• Your goal: In the entries below, the lines from the one with "rear_shell();" through the one with "bpy.context.scene.collection.objects.link(empty)" are to be copied exactly; both ends count.

• Record extracts:
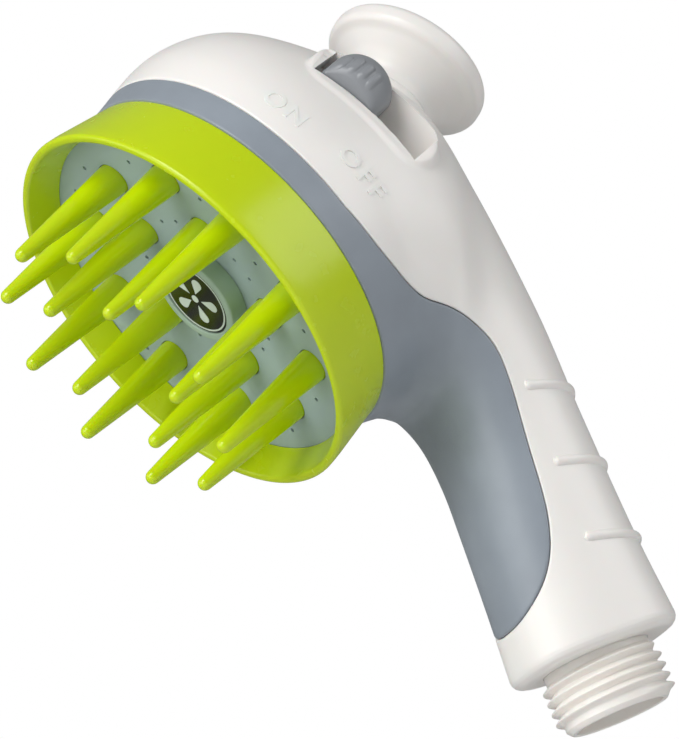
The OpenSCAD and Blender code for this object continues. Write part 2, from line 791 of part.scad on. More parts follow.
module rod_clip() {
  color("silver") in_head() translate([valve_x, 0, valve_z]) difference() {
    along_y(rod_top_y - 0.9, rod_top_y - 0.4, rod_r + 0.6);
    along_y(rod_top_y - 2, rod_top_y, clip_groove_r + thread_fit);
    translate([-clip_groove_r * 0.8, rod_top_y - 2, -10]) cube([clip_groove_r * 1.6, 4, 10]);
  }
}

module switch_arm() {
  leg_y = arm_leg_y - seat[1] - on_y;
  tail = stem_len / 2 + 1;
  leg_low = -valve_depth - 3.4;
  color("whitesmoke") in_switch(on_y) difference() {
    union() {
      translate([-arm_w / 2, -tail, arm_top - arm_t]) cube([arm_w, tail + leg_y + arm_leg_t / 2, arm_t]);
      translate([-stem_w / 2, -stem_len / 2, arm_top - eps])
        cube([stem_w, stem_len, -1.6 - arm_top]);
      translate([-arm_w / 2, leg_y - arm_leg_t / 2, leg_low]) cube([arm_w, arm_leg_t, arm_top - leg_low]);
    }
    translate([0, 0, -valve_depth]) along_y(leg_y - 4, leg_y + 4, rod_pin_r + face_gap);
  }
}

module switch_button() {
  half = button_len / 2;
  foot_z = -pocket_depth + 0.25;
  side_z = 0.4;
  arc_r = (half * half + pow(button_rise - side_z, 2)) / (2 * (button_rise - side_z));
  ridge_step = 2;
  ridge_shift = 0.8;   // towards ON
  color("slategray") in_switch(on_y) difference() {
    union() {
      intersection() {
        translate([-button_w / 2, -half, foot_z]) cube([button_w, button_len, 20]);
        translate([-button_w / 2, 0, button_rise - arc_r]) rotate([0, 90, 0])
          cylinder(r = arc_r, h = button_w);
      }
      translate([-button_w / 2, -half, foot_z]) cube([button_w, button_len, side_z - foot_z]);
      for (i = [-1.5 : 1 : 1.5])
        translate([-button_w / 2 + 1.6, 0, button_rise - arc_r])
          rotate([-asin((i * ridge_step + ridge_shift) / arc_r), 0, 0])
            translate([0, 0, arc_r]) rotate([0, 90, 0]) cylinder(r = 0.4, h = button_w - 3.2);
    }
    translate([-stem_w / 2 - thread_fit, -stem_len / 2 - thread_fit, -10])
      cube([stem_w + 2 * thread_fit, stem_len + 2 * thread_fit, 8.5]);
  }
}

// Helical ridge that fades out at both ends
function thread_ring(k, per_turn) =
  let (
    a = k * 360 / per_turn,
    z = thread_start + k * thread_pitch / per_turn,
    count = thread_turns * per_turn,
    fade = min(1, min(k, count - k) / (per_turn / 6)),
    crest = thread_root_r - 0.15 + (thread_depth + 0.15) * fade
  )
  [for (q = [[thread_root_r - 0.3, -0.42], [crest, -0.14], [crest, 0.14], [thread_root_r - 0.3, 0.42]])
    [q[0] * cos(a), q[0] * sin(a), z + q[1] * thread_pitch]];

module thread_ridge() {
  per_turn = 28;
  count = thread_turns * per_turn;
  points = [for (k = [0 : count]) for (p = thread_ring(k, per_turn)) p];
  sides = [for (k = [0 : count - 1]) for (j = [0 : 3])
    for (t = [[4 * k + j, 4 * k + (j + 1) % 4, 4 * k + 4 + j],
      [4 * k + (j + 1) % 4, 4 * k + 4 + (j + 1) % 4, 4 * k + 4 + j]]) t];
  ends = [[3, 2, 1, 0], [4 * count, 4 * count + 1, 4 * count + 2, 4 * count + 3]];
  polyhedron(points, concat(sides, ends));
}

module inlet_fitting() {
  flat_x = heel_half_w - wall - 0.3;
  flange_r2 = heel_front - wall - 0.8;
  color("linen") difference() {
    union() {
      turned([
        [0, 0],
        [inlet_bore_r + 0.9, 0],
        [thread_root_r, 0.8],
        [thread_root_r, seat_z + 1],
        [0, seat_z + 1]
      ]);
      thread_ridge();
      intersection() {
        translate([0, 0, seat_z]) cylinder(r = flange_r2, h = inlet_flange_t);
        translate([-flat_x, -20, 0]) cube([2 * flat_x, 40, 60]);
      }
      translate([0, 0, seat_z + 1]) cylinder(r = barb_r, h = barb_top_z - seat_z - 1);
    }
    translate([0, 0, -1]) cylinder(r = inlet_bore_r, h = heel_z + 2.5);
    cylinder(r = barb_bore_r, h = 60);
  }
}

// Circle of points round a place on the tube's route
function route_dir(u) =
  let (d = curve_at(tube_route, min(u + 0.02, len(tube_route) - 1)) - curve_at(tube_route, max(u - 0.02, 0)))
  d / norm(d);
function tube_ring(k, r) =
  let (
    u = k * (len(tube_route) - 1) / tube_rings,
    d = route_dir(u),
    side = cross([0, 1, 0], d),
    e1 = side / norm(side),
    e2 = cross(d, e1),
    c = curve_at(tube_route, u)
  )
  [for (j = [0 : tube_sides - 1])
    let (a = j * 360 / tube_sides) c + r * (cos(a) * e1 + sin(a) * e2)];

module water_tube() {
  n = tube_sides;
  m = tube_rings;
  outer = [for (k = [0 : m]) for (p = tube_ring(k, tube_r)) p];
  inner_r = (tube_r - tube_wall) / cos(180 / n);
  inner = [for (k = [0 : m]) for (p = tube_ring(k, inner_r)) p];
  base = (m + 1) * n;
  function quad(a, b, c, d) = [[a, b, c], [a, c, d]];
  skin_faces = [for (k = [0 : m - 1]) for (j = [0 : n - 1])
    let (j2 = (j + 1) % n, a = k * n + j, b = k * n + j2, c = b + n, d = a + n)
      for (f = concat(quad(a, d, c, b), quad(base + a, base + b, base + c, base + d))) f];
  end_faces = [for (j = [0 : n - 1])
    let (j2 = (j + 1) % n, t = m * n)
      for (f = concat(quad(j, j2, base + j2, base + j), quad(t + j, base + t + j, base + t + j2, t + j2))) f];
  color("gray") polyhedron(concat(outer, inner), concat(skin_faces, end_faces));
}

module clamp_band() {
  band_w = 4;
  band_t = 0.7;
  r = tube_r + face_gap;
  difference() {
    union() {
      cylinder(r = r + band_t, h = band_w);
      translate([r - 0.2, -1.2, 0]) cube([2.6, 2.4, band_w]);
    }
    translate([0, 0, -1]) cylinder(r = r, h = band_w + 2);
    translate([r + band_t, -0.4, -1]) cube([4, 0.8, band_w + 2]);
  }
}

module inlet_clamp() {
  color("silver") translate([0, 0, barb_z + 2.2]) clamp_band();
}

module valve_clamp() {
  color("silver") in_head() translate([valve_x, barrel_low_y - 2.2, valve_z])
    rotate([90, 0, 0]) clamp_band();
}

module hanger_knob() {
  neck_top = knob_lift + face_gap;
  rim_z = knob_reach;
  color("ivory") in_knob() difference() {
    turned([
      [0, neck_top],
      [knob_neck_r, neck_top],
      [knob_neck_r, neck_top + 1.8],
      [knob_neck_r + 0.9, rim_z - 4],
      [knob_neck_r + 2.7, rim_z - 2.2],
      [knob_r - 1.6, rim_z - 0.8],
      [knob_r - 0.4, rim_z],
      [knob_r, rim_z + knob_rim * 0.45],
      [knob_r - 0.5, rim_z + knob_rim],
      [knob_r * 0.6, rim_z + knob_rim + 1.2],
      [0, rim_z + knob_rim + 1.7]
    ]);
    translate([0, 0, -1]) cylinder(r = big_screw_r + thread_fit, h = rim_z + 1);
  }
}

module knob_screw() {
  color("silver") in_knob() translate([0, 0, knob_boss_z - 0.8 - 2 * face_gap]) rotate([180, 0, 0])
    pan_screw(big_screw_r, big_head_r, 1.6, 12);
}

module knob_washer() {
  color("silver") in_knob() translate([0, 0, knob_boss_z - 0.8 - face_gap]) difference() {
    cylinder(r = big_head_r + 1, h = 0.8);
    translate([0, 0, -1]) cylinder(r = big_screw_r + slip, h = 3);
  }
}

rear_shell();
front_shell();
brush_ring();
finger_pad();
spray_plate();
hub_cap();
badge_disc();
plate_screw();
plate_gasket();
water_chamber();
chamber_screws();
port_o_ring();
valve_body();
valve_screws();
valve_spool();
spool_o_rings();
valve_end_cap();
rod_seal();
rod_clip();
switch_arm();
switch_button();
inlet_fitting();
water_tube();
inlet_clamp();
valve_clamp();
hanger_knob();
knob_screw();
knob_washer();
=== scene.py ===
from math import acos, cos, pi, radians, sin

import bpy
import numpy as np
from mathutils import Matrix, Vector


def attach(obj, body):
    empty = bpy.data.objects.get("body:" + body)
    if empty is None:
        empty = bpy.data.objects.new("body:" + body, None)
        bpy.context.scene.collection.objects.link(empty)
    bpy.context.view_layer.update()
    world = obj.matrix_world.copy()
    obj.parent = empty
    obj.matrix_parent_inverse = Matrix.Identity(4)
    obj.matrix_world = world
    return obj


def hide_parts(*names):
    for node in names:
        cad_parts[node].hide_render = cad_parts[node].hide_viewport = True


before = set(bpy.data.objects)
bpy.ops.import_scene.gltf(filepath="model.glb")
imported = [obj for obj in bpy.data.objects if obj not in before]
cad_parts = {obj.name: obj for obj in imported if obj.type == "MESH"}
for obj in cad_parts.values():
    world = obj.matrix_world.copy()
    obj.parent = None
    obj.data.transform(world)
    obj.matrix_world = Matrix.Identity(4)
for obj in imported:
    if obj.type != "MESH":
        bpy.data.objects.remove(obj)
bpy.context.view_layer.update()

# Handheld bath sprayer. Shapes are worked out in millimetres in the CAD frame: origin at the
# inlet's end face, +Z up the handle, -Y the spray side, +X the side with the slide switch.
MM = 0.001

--

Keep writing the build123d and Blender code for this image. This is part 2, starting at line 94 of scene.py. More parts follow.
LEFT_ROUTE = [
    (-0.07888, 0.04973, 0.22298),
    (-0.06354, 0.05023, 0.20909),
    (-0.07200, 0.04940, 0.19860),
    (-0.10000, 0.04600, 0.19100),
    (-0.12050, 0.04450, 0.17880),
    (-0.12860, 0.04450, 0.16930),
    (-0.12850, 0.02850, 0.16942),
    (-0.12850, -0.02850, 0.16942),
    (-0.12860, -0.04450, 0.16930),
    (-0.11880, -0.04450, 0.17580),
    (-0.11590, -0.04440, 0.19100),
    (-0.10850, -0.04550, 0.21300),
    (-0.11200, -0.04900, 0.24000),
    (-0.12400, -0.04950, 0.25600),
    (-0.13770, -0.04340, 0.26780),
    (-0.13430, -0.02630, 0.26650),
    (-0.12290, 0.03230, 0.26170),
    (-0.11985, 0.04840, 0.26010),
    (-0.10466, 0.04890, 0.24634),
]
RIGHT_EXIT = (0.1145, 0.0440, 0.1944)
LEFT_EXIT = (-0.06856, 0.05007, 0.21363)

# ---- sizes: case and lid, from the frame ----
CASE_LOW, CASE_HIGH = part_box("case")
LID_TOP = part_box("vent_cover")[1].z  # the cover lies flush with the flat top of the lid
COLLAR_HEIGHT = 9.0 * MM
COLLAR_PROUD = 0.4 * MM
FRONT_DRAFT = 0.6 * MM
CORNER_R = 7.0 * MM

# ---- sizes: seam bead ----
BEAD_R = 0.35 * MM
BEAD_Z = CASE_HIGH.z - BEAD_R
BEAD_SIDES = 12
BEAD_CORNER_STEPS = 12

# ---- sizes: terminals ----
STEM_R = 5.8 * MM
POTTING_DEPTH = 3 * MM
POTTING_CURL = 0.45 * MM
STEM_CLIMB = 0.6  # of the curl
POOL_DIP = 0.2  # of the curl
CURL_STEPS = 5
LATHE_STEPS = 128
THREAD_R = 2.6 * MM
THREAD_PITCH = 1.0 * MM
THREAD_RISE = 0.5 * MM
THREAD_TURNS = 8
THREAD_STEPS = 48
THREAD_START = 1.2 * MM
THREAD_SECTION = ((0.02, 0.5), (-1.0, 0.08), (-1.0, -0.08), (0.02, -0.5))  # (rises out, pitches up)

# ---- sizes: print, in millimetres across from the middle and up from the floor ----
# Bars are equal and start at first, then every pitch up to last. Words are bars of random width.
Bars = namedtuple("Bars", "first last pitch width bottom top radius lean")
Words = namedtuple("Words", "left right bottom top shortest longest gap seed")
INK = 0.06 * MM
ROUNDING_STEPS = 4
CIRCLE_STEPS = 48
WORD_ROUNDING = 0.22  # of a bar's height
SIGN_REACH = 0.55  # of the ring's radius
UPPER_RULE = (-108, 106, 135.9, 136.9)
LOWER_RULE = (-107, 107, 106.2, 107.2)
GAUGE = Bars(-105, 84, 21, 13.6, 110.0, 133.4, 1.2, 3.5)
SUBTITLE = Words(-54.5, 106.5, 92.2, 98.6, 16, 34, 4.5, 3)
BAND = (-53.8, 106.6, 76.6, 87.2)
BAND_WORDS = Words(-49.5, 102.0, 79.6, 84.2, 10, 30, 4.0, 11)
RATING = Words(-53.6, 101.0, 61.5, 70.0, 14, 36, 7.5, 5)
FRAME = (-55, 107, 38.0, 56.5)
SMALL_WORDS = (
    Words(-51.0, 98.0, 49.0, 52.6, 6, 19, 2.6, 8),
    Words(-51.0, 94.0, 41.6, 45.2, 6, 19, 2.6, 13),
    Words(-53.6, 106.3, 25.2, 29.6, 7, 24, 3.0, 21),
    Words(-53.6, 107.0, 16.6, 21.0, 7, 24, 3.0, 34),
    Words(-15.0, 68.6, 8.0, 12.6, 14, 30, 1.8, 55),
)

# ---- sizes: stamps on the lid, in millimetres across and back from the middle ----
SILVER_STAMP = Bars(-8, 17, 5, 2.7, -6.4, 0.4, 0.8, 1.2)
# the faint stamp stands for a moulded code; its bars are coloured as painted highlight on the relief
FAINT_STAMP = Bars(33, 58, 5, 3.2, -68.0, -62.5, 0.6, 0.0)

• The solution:
rear_shell();
front_shell();
brush_ring();
finger_pad();
spray_plate();
hub_cap();
badge_disc();
plate_screw();
plate_gasket();
water_chamber();
chamber_screws();
port_o_ring();
valve_body();
valve_screws();
valve_spool();
spool_o_rings();
valve_end_cap();
rod_seal();
rod_clip();
switch_arm();
switch_button();
inlet_fitting();
water_tube();
inlet_clamp();
valve_clamp();
hanger_knob();
knob_screw();
knob_washer();
=== scene.py ===
from math import acos, cos, pi, radians, sin

import bpy
import numpy as np
from mathutils import Matrix, Vector


def attach(obj, body):
    empty = bpy.data.objects.get("body:" + body)
    if empty is None:
        empty = bpy.data.objects.new("body:" + body, None)
        bpy.context.scene.collection.objects.link(empty)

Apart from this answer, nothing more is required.